A telephone survey of 800 adults conducted last month for the institute by the Washington-based Glover Park Group found that 66 percent of respondents view Catholic schools favorably. That was higher than respondents’ favorable views of the Catholic Church or of Pope Benedict.
Of Catholic respondents, 88 percent view Catholic schools favorably. The schools get particularly strong ratings from Catholic respondents and the general public for instilling moral values and offering a disciplined learning environment.
The survey found that the public views the quality of Catholic and public schools as about the same, with 58 percent giving Catholic schools grades of A or B, and 55 percent of public schools getting those grades. (The survey’s margin of error was plus or minus 3.5 percentage points for the full sample.)

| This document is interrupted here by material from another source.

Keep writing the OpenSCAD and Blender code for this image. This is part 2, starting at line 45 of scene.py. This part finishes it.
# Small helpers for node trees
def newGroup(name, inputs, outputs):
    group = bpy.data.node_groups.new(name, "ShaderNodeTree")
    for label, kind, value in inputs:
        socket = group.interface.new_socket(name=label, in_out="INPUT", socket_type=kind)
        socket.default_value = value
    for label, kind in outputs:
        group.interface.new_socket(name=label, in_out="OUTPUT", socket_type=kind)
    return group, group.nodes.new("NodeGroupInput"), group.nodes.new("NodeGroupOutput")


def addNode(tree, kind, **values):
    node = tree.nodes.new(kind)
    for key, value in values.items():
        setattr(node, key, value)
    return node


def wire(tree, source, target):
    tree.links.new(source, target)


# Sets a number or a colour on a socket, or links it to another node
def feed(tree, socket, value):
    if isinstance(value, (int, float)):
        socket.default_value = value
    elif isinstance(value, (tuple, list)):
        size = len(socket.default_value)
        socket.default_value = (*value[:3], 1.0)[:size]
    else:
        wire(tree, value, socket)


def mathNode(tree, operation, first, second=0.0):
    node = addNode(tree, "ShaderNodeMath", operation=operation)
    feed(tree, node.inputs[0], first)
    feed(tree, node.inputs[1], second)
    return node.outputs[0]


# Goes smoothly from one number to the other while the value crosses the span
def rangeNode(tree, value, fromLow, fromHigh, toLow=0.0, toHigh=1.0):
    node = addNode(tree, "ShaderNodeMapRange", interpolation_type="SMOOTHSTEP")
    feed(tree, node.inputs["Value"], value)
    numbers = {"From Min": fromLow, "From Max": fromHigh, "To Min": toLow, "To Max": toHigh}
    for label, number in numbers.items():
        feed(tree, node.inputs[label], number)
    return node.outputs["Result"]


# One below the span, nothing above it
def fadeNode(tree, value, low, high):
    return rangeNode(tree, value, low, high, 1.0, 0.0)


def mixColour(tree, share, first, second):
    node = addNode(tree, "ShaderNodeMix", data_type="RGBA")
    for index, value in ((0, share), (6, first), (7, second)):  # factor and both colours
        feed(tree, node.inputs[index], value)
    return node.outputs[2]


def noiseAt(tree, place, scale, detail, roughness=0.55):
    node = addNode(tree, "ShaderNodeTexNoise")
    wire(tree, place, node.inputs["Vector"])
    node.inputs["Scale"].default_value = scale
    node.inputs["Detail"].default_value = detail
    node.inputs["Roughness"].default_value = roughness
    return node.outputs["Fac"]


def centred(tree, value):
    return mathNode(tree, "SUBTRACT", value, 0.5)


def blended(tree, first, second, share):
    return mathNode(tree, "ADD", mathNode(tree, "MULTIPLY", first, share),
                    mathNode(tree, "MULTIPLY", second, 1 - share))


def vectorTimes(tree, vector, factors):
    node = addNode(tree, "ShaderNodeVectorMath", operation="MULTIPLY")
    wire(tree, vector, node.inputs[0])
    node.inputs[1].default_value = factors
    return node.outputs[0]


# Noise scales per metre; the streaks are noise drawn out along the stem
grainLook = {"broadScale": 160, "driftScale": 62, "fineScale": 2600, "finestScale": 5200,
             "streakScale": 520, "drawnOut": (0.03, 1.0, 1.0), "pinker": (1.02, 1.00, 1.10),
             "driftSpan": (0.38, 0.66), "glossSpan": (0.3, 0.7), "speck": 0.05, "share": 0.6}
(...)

The Fordham Institute report, which was underwritten by the New York City-based Louis Calder Foundation and the Achelis & Bodman Foundations, outlines a range of ideas to help stop the declines in the number of Catholic schools and their enrollments.

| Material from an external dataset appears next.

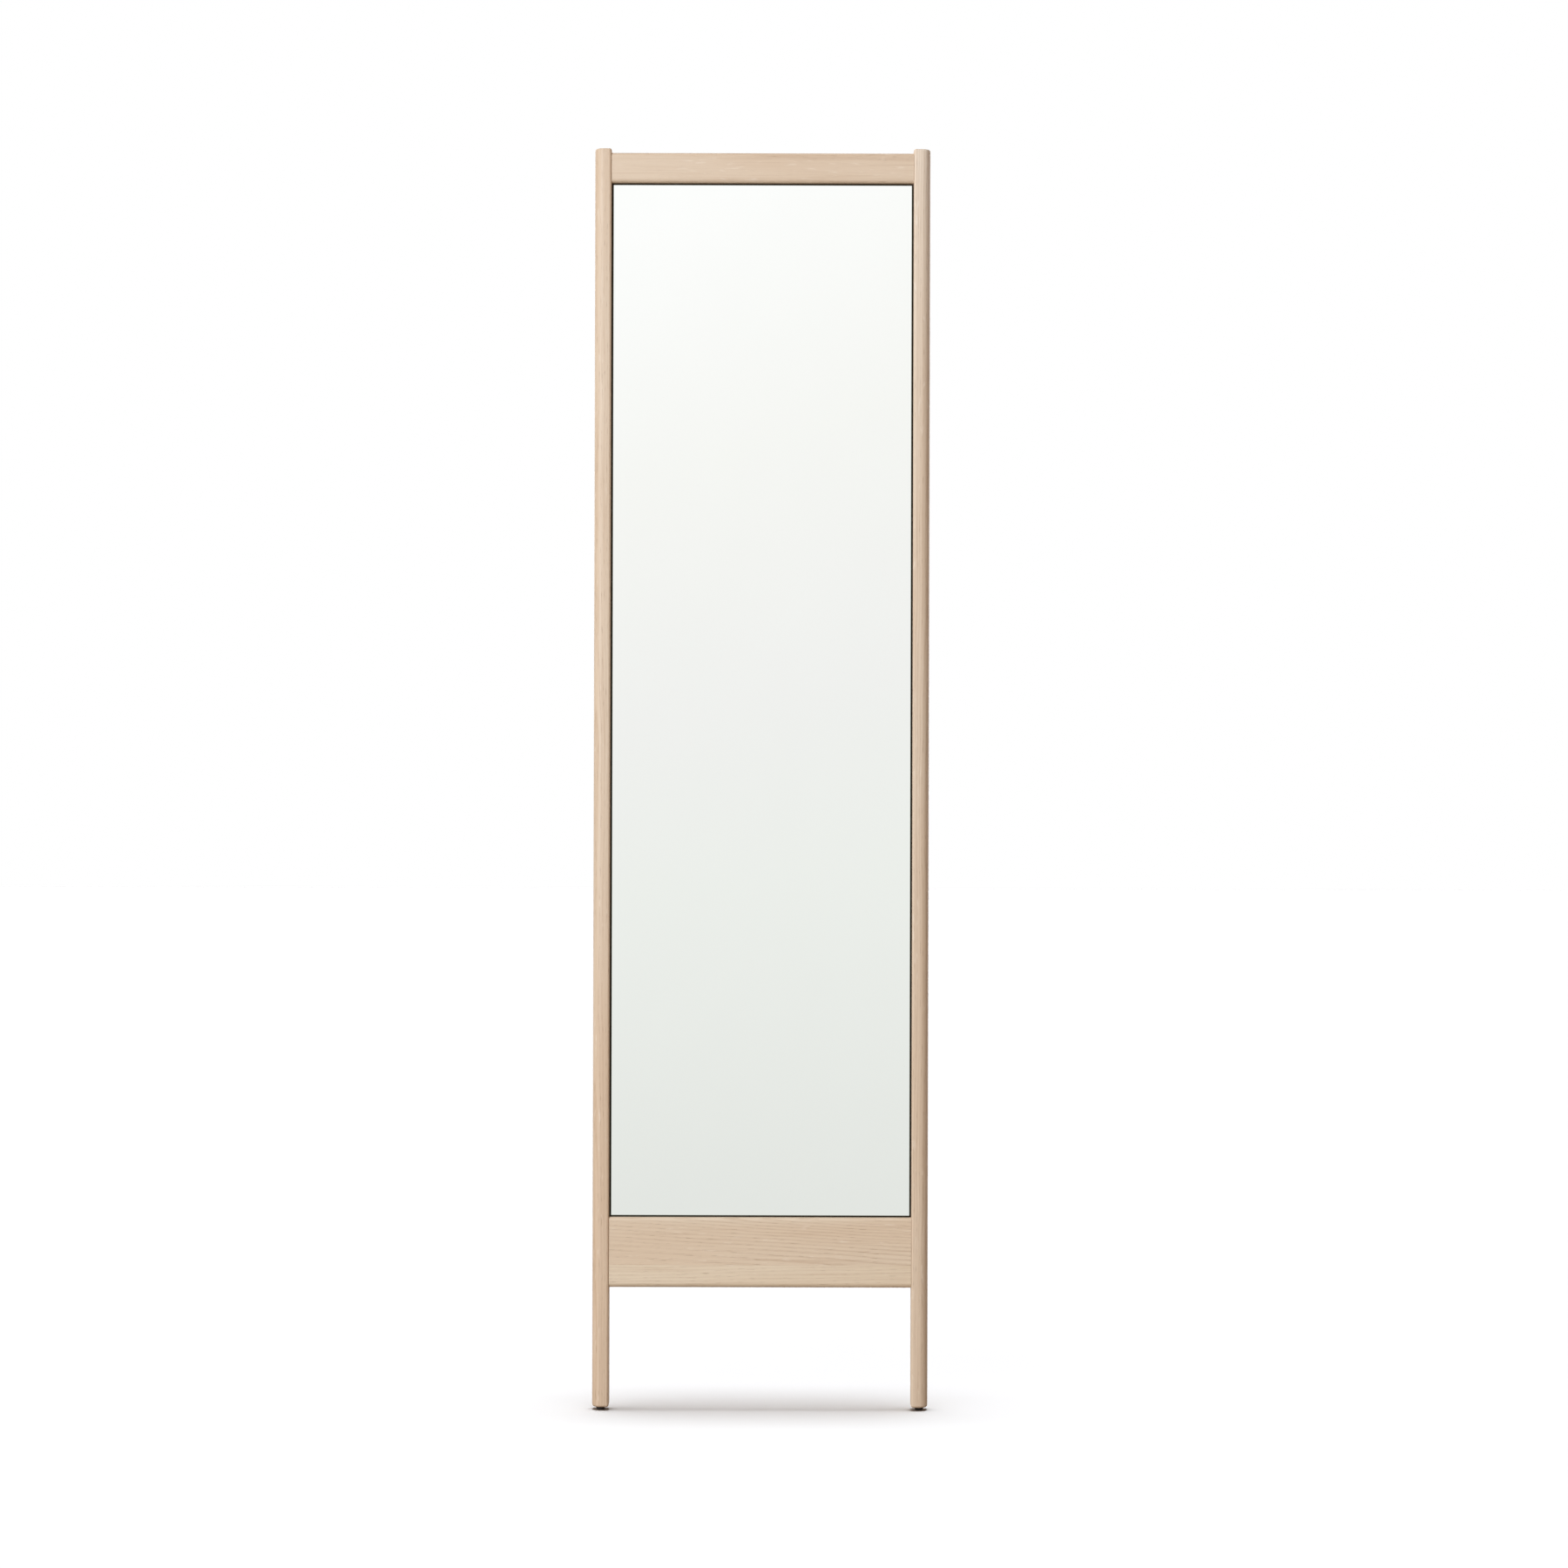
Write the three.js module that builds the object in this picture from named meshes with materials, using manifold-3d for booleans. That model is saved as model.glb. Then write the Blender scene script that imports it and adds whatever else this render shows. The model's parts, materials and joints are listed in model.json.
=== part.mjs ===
// A tall floor mirror: a ladder-shaped oak frame that stands on two short legs and rests against a wall.
// Millimetres, +Z up, +X to the viewer's right, and the mirror faces -Y.
// The origin is on the floor, under the middle of the whole object.

import * as THREE from "three";
import { mergeVertices } from "three/addons/utils/BufferGeometryUtils.js";
import Module from "manifold-3d";

const wasm = await Module();
wasm.setup();

// ---- Driving dimensions ----

const WIDTH = 520;
const HEIGHT = 1955;
const GAP = 0.3; // left between pieces that touch on the real object

// Stiles: the two uprights, which run from the feet to the top.
const STILE_WIDTH = 26;
const STILE_DEPTH = 32;
const STILE_OUTER_ROUND = 14; // front edge on the outside
const STILE_INNER_ROUND = 4; // front edge beside the mirror
const STILE_BACK_ROUND = 4;
const STILE_END_ROUND = 3;
const LEG_BOTTOM = 5; // the end of the wood, above the floor

// Rails: their front is a little behind the stiles' front.
const RAIL_SETBACK = 2;
const RAIL_THICKNESS = 24;
const RAIL_BACK_ROUND = 3;
const TOP_RAIL_HEIGHT = 47;
const TOP_RAIL_DROP = 6.5; // the stiles stand this far above it
const TOP_RAIL_UPPER_ROUND = 6;
const TOP_RAIL_LOWER_ROUND = 7;
const BOTTOM_RAIL_LOW = 190.5;
const LOWER_BOARD_HEIGHT = 35;
const UPPER_BOARD_HEIGHT = 74;
const BOTTOM_RAIL_UPPER_ROUND = 5;
const BOTTOM_RAIL_LOWER_ROUND = 8;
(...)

They include urging the Roman Catholic Church to embark on a serious campaign to make Catholic education affordable—even free—for all Catholics; calling on philanthropists to generously support innovative networks of Catholic schools that operate independently of diocesan structures; and doing a better job of marketing Catholic schools.
When closings are “inescapable” for financial reasons, the report calls for converting schools—especially those serving mostly non-Catholics—into charters, or making their facilities available at bargain prices to high-quality charter networks.
Such measures “would be better than closing them down and selling [the property] to a developer,” Mr. Petrilli said.
But the survey found that a majority of adults responding oppose converting Catholic schools into charters, and the idea found even less favor among Catholics, with 62 percent opposed.
“This may suggest a concern over losing what it is they like about Catholic schools,” the report says.